試練のプレーオフ制し“涙の雄たけび”「呪いが解けたような気持ち」 ローリー・マキロイが11度目挑戦で生涯グランドスラム達成
<マスターズ 最終日◇13日◇オーガスタ・ナショナルGC(米ジョージア州)◇7555ヤード・パー72>
トータル12アンダーの単独トップで迎えた最終18番。バンカーから寄せた1.5メートルのパーパットを外すと、優勝の行方はジャスティン・ローズ(イングランド)とのプレーオフにもつれ込んだ。しかし、その直接対決を1ホール目に制し、ローリー・マキロイ(北アイルランド)が、ようやく念願だったグリーンジャケットに袖を通した。
「素晴らしい気分。17回目のマスターズで、自分が優勝する時は本当に来るのかと疑う時もあった。ここ10年はグランドスラムの重荷も背負ってプレーしていた。(今年も勝てず)また来年の話をしないといけないのかなとも思った。今は光栄。誇りに思う」。快挙達成後には、その第一声を世界中に届けた。
これまで味わってきた試練を象徴するような、マスターズ初制覇だ。
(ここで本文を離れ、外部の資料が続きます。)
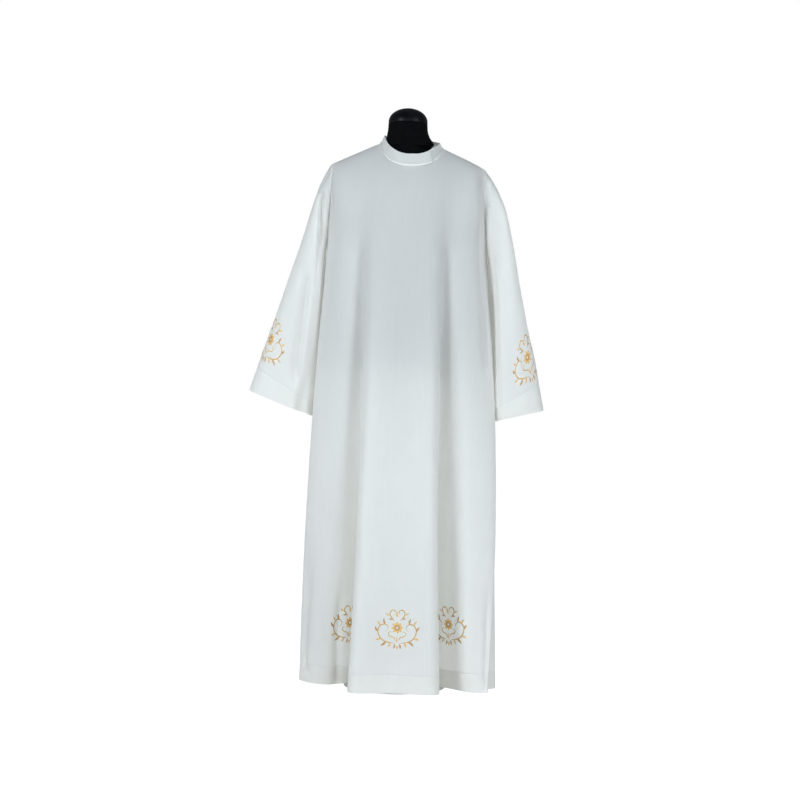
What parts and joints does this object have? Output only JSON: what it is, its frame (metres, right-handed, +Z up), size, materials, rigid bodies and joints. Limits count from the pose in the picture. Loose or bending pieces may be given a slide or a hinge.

「全米オープン」(2011年)、「全米プロ」(2012、14年)、「全英オープン」(2014年)に続くキャリアグランドスラムがかかった試合は、2位に2打差のトップで最終日を迎えた。ハーフターン時点でも、2位のローズらとの差は4打。途中までその旅路は順調そのものだった。
しかし、数々のドラマを生んできたオーガスタの女神が、そんな楽勝ムードを壊すようにいたずらをする。起点は、やはり“アーメンコーナー”だった。13番パー5では3打目がクリークにつかまりダブルボギー。ここで首位の座を奪われ、アーメンコーナーを抜けるころには、再び僅差の熱戦ムードが会場を包み込んだ。
マキロイとマスターズを語るうえで、2011年大会のことは避けては通れない。当時21歳。メジャー初制覇を目指し、4打リードで最終日を迎えた大会だ。この時は後半10番のトリプルボギーをきっかけに、インで「43」。最終日「80」の大乱調で15位に終わる“悲劇”を経験した。そして今年の最終日も13番に続き14番もボギーを叩き後退。15番、17番ではライバルに差をつけるスーパーショットで拍手喝采を浴びたが、1打リードで迎えた最終18番でもボギーを叩いた。悪夢再来…。そんな言葉もよぎったが、最後はマキロイが気まぐれな女神を振り向かせた。
「2011年はチャンスがあったのに獲れなかった。走馬灯のように、たくさんの感情がこみ上げてきた。自分は呪いにかかっているのかとも思ったけど、それが解けたような気持ちだよ」
35歳は“王手”から11度目の挑戦で、ようやく今年タイガー・ウッズ(米国)以来となる、史上6人目のキャリアグランドスラム達成者になった。プレーオフを決めた2打目は、ピン奥に落とし傾斜をうまくつかい80センチにつけたもの。その直後にはパトロンからの“ローリーコール”も巻き起こった。
ウイニングパットを流し込むとグリーン上で両ひざをつき、涙を流しながら“雄たけび”。グリーンを囲んだパトロンも一斉に両手を挙げ、新王者を祝福した。グリーンジャケットを手にするまでは長い時間がかかったが、ようやくそのよろこびを噛みしめることができる瞬間が訪れた。